#### RAW DATA:

□ □ □ □ □

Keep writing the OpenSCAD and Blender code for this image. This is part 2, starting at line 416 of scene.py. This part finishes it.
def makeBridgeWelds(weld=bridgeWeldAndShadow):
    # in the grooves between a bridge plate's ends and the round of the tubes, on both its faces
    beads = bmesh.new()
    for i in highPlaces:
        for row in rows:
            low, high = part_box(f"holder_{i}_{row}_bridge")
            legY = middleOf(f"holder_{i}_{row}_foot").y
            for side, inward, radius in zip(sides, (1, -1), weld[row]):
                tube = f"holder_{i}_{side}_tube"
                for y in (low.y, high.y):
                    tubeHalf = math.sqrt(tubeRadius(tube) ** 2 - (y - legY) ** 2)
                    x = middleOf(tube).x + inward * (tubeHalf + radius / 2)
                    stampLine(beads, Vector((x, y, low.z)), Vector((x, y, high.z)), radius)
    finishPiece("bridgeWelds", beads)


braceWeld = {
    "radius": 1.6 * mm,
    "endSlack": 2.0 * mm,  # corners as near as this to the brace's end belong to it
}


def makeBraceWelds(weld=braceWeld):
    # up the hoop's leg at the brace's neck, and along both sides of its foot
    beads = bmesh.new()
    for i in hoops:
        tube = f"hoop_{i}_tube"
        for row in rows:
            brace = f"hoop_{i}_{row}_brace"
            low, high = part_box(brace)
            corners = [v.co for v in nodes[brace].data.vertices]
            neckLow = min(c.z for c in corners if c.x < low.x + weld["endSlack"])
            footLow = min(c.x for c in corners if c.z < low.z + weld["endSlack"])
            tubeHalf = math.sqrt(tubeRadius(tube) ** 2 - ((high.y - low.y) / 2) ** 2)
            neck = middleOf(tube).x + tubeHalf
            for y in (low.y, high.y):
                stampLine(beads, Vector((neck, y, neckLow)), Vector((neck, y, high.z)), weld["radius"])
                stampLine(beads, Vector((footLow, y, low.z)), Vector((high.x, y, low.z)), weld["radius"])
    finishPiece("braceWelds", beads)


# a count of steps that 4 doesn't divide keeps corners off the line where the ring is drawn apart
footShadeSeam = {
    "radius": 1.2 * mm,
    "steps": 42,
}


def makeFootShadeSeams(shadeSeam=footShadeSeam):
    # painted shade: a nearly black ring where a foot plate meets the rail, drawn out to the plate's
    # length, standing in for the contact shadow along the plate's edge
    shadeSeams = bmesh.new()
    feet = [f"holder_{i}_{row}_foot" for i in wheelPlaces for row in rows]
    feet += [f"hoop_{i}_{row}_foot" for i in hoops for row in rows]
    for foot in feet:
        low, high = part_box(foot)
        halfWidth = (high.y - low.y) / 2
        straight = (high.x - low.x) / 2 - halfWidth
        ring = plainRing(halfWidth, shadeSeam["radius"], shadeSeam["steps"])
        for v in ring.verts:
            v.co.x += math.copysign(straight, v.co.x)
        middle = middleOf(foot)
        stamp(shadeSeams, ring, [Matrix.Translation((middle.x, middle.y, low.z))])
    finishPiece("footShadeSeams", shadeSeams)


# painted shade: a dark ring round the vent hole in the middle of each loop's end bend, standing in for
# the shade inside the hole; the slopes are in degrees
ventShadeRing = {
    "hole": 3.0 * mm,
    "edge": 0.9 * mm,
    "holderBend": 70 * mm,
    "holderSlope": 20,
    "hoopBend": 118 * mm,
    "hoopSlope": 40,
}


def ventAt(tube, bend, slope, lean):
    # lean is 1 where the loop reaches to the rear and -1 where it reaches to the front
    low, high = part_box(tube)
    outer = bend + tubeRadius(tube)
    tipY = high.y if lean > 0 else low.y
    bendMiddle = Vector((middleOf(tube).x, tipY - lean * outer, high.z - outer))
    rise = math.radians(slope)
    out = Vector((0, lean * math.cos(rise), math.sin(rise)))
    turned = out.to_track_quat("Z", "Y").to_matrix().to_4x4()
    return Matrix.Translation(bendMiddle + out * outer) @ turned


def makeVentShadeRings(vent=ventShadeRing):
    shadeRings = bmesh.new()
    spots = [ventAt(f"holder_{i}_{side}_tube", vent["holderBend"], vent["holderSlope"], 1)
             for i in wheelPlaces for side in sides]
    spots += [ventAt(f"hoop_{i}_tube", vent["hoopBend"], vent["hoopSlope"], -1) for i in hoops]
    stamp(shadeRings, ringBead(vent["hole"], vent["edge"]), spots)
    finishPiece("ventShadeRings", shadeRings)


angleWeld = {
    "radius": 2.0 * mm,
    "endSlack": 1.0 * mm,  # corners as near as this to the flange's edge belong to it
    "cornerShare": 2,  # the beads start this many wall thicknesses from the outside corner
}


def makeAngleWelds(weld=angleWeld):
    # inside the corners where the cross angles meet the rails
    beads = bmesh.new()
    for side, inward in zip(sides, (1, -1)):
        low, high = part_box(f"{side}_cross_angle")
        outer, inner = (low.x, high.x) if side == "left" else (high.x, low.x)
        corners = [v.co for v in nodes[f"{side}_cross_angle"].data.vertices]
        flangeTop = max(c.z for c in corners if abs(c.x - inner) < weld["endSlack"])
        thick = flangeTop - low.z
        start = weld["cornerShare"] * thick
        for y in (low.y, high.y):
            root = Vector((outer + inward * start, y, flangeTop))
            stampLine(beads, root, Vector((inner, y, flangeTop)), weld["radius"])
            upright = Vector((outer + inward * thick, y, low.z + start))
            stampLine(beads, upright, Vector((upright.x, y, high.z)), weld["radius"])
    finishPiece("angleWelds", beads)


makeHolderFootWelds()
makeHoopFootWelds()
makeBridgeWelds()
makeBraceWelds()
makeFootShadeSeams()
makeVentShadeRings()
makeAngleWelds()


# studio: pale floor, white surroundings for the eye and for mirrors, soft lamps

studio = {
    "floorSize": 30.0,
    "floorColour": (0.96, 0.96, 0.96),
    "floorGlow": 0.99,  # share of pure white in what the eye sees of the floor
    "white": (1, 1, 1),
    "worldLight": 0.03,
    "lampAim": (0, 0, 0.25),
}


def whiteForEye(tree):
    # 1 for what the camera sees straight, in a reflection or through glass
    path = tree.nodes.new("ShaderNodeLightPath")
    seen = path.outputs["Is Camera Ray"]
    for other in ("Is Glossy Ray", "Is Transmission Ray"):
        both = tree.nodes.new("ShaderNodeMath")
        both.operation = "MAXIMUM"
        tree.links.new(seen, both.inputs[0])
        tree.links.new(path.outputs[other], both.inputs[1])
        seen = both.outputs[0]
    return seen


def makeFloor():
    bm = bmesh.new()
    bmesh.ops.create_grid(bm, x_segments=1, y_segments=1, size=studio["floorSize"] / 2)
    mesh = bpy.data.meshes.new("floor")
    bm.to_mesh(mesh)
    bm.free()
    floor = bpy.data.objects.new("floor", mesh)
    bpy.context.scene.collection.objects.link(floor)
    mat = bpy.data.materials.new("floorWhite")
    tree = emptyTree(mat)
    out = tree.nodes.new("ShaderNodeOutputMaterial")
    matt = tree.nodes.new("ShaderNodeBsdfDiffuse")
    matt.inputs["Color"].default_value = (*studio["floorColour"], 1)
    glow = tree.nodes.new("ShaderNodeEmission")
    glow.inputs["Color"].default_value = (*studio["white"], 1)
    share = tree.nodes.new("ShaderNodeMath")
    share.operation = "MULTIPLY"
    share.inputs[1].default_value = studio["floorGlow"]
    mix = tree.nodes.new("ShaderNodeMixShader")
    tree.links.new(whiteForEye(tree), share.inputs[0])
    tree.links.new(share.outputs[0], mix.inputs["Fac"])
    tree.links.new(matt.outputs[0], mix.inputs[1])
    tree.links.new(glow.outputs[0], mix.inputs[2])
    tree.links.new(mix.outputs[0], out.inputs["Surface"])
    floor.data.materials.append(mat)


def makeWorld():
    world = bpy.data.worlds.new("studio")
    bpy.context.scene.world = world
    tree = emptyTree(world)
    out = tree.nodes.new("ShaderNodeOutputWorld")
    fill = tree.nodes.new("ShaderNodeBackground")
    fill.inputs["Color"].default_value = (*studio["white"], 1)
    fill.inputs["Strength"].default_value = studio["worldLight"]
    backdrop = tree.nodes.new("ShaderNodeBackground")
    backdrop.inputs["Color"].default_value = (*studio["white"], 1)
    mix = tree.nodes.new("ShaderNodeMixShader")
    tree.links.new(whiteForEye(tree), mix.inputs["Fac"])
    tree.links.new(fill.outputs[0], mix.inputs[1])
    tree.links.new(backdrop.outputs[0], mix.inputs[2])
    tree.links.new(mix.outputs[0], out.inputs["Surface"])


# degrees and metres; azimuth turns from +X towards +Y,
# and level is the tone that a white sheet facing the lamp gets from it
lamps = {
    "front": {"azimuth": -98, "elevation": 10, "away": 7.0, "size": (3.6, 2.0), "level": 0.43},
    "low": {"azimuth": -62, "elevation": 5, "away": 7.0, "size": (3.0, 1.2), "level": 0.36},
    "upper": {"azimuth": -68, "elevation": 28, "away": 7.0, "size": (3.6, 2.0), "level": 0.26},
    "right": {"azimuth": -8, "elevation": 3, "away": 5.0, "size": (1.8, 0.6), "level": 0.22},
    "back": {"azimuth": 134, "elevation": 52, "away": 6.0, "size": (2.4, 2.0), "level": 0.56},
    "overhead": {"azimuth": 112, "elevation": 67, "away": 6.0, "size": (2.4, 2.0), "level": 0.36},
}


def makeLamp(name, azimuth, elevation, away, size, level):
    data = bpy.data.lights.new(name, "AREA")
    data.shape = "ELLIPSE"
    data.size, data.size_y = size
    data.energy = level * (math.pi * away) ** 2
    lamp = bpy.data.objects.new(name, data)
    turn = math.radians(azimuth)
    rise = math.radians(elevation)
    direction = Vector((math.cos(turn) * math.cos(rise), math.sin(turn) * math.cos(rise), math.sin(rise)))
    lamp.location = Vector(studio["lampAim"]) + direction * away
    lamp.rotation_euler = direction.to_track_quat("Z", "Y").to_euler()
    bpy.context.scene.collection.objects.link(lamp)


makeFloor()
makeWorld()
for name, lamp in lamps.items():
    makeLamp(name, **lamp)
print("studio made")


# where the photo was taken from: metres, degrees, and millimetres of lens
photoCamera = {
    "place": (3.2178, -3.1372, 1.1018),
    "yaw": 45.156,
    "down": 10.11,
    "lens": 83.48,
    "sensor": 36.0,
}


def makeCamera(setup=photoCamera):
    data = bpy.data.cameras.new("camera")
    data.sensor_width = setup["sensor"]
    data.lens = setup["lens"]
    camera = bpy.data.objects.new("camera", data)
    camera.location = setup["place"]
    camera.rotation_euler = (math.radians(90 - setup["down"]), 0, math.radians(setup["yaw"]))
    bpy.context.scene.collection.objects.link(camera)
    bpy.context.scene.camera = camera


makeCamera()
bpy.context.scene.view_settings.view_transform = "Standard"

□ □ □ □ □

#### WHAT IS BEING ASKED:
From the listing above, return each line with the word "this".

#### TASK RESPONSE:
Keep writing the OpenSCAD and Blender code for this image. This is part 2, starting at line 416 of scene.py. This part finishes it.
    "endSlack": 2.0 * mm,  # corners as near as this to the brace's end belong to it
    "endSlack": 1.0 * mm,  # corners as near as this to the flange's edge belong to it
    "cornerShare": 2,  # the beads start this many wall thicknesses from the outside corner